New Delhi: A Supreme Court bench of Justices Krishna Murari and C.T. Ravikumar, on Wednesday, April 26, held that the relief of statutory bail under Section 167(2) of the Criminal Procedure Code, is a fundamental right.
Such a right, it said, directly flows from Article 21 of the constitution, and the violation of such a right attracts consideration under Article 32 of the constitution.
In Ritu Chhabaria vs Union of India, the petitioner sought the release of her husband, lodged under Section 120(B) read with Section 420 of the Indian Penal Code along with Sections 7, 12 and 13(2) read with Section 13(1)(d) of the Prevention of Corruption Act, 1988. The initial FIR did not name him – the Central Bureau of Investigation had filed multiple other supplementary charge sheets without naming him as an accused.
The investigation was then transferred to another investigating officer, and the accused was then arrested by CBI and was remanded to custody on April 28 last year. More supplementary chargesheets naming the accused as a suspect were filed. The remand of the accused under Section 309(2) of the CrPC was renewed and was continued from time to time, and he was never released on default bail.
The Supreme Court granted him interim bail on February 20, on the basis of additional grounds and prayers in the writ petition.
The petitioner alleged that the accused’s fundamental rights were in prejudice due to continued custody on grounds of investigation not being completed.
It was argued that CrPC does not empower continued remand to custody beyond 60 days if the investigation is still in progress.
The CBI, on the contrary, contended that the accused should have either approached the high court against the order of the Magistrate refusing default bail or filed a Special Leave Petition against the said order under Article 136 of the constitution. The CBI claimed that no right to default bail had been accrued in favour of the petitioner’s husband.
The Supreme Court bench held that our constitution has entrusted the court with the most important task of protecting civil liberties of individuals, and the society at large.
“These civil liberties, which manifest themselves in the form of fundamental rights, are what allow the people of this country to effectively negotiate with the state and maintain the parity in power in the social contract between the people and the state,” the bench observed.
The bench added that if the apex court refuses to exercise its jurisdiction on technicalities in cases of violations of fundamental rights, it will lead to a ripple effect that will result in a dysfunctional social contract, wherein the people of this country would become subject to an arbitrary and unfettered tyranny of the state.

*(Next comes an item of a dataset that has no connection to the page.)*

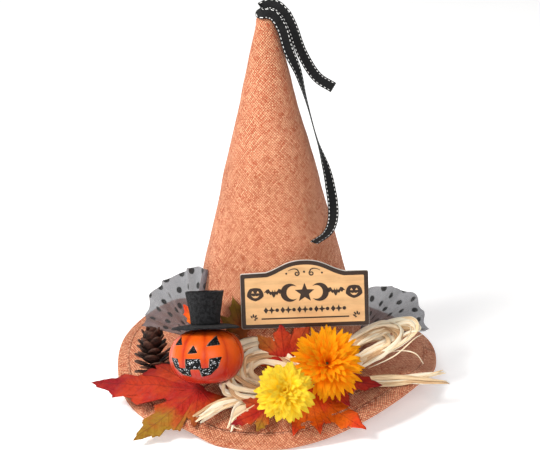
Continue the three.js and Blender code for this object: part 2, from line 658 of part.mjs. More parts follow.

As the bench was not dealing with the merits of the case, it refrained from making any observations regarding the same.
“Every court, when invoked to exercise its powers, must be mindful of the relief sought, and must act as a forum confined to such relief. In the present case at hand, this court is not a court of appeal, but a court of writ, and therefore, is inclined to limit its jurisdiction only to the personal liberty of the writ petitioner’s husband and the impugned points of law,” the bench reasoned.
Tracing the history of the default bail, the bench recalled that under Section 167 of the CrPC, 1898, an accused either under judicial or police custody, could be remanded only for a maximum period of 15 days. As this period was found to be inadequate to conclude investigations, especially in complicated cases, the investigating officers would file preliminary chargesheets after the expiry of the remand period, and subsequently request the magistrate to postpone the commencement of trial and remand the accused for a further time, till the final chargesheet was filed.
On the recommendation of the Law Commission, the CrPC, 1973, provided for a longer period of maximum remand, but also guarantees default bail, to ensure that accused persons are bereft of arbitrary detention.
The bench relied on a recent judgment of the court in Satendar Kumar Antil vs CBI wherein it was held that Section 167(2) of the CrPC is a limb of Article 21 of the constitution, and as such, the investigating authority is under a constitutional duty to expedite the process of investigation within the stipulated time, failing which, the accused is entitled to be released on default bail.
If a person is arrested and the investigation of the case cannot be completed within the mandatory 24 hours, he has to be produced before the magistrate to seek his remand under Section 167(2) of the CrPC during continued investigation.
However, the same cannot extend beyond 90 days, as provided under Section 167(2)(a)(i) in cases where the investigation relates to an offence punishable with death, imprisonment for life or imprisonment for a term of not less than 10 years and 60 days, as provided under Section 167(2)(a)(ii), where the investigation relates to any other offence.
The relevant section further provides that on expiry of the period of 90 days or 60 days, as the case may be, the accused has a right to be released on default bail in case he is prepared to and furnishes bail.
The bench made it clear that a supplementary chargesheet, wherein it is explicitly stated that the investigation is still pending, cannot under any circumstance, be used to scuttle the right of default bail. Without completing the investigation of a case, a chargesheet or prosecution complaint cannot be filed by an investigating agency only to deprive an arrested accused of his right to default bail under Section 167(2) of CrPC, the bench held.
Such a chargesheet would not extinguish the right to default bail, the bench categorically held.